Va letto, con questa premessa, il punto della solenne dichiarazione di Roma che riguarda specificamente i problemi economici. In essa i capi di Stato e di Governo dell’Unione Europea si dichiarano impegnati ad adoperarsi per:

«un’Europa prospera e sostenibile; un’Unione che generi crescita e occupazione; un’Unione in cui un mercato unico e forte, connesso e in espansione, che faccia proprie le evoluzioni tecnologiche, e una moneta unica stabile e ancora più forte creino opportunità di crescita, coesione, competitività, innovazione e scambio, in particolare per le piccole medie imprese; un’Unione che promuova una crescita sostenuta e sostenibile attraverso gli investimenti e le riforme strutturali e che si adoperi per il completamento dell’Unione economica e monetaria; un’Unione in cui le economie convergano; un’Unione in cui l’energia sia sicura e conveniente e l’ambiente pulito e protetto». 
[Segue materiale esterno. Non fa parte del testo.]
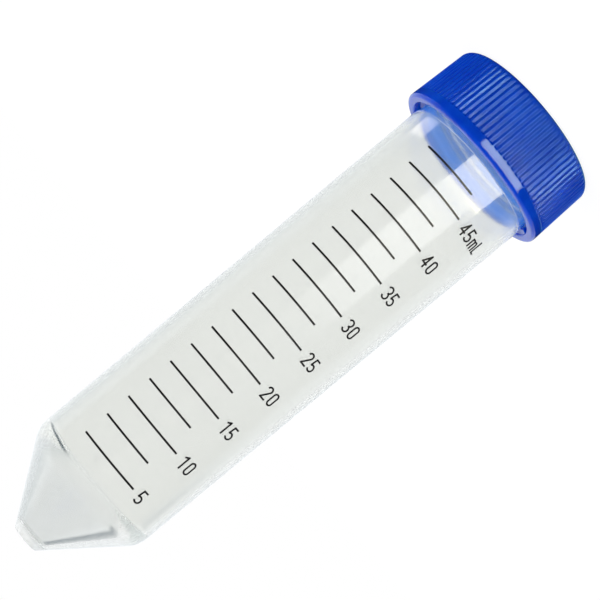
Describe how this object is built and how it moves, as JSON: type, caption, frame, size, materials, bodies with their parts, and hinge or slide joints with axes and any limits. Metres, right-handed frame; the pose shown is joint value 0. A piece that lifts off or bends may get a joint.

Mentre in premessa si afferma:

«Per il prossimo decennio vogliamo un’Unione sicura, prospera, competitiva, sostenibile e socialmente responsabile, che abbia la volontà e la capacità di svolgere un ruolo chiave nel mondo e di plasmare la globalizzazione».
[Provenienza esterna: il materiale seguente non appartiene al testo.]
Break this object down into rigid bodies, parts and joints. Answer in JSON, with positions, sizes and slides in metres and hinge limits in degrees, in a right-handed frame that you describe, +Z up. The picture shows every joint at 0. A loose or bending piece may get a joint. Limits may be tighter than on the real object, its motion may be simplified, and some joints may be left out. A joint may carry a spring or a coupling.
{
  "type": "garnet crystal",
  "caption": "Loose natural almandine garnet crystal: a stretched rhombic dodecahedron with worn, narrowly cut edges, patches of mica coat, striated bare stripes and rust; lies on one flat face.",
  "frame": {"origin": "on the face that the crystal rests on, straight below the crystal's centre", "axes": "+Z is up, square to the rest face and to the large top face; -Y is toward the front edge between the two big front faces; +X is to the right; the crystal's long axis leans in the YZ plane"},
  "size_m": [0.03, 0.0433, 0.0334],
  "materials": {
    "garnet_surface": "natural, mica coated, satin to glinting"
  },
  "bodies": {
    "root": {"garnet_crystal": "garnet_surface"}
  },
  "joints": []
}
Una dichiarazione generica? Molto.

Equivoca? Quanto basta.

Impegnativa per i governi? Non troppo, dal momento che essi si impegnano non a delle specifiche politiche, bensì a creare una Unione che a sua volta faccia quelle politiche!

Nel merito, come era inevitabile, è un testo double face. Vi si può leggere la conferma della politica dell’austerità cara alla Germania: va in questo senso l’accenno alla “moneta ancora più forte” e alla crescita sostenuta “attraverso le riforme strutturali” – parola chiave con cui ci si riferisce agli interventi sul mercato del lavoro volti a rendere il lavoro più flessibile e, in definitiva, i salari più bassi. Ma vi si può leggere anche un impegno a una diversa e più solidale politica europea: si legge infatti di un’Europa “che generi crescita e occupazione” o di un’Europa che promuova gli investimenti. Quanto all’Unione monetaria, l’auspicio al “completamento dell’Unione monetaria”, è buono per gli uni come per gli altri. Si può completare l’Ume, come vorrebbe il Ministro delle finanze tedesco Wolfgant Schäuble, con impegni draconiani in materia di finanza pubblica, oppure con regole di mutualizzazione del debito pubblico o con una solidarietà europea nei confronti dei risparmiatori colpiti dalle crisi bancarie.

Non vale la pena di usare una bilancia di precisione per stabilire se siano più numerose le parole che accennano all’austerità o quelle che accennano alla solidarietà. Non era in questa riunione che potevano essere sciolti i nodi che bloccano da lungo tempo l’Unione europea al suo interno e non soltanto sulle questioni economiche. Rimane vero quello che abbiamo scritto molte volte: l’Europa non ha una visione comune del futuro dell’unione monetaria, e resterà divisa su questo punto. Ciascun paese dovrà guardare ai propri problemi e fare da sé. Se avrà successo, se riuscirà a fare ripartire la propria economia, quel Paese avrà dato il contributo migliore al consolidamento dell’Europa a sessanta anni dalla sua nascita.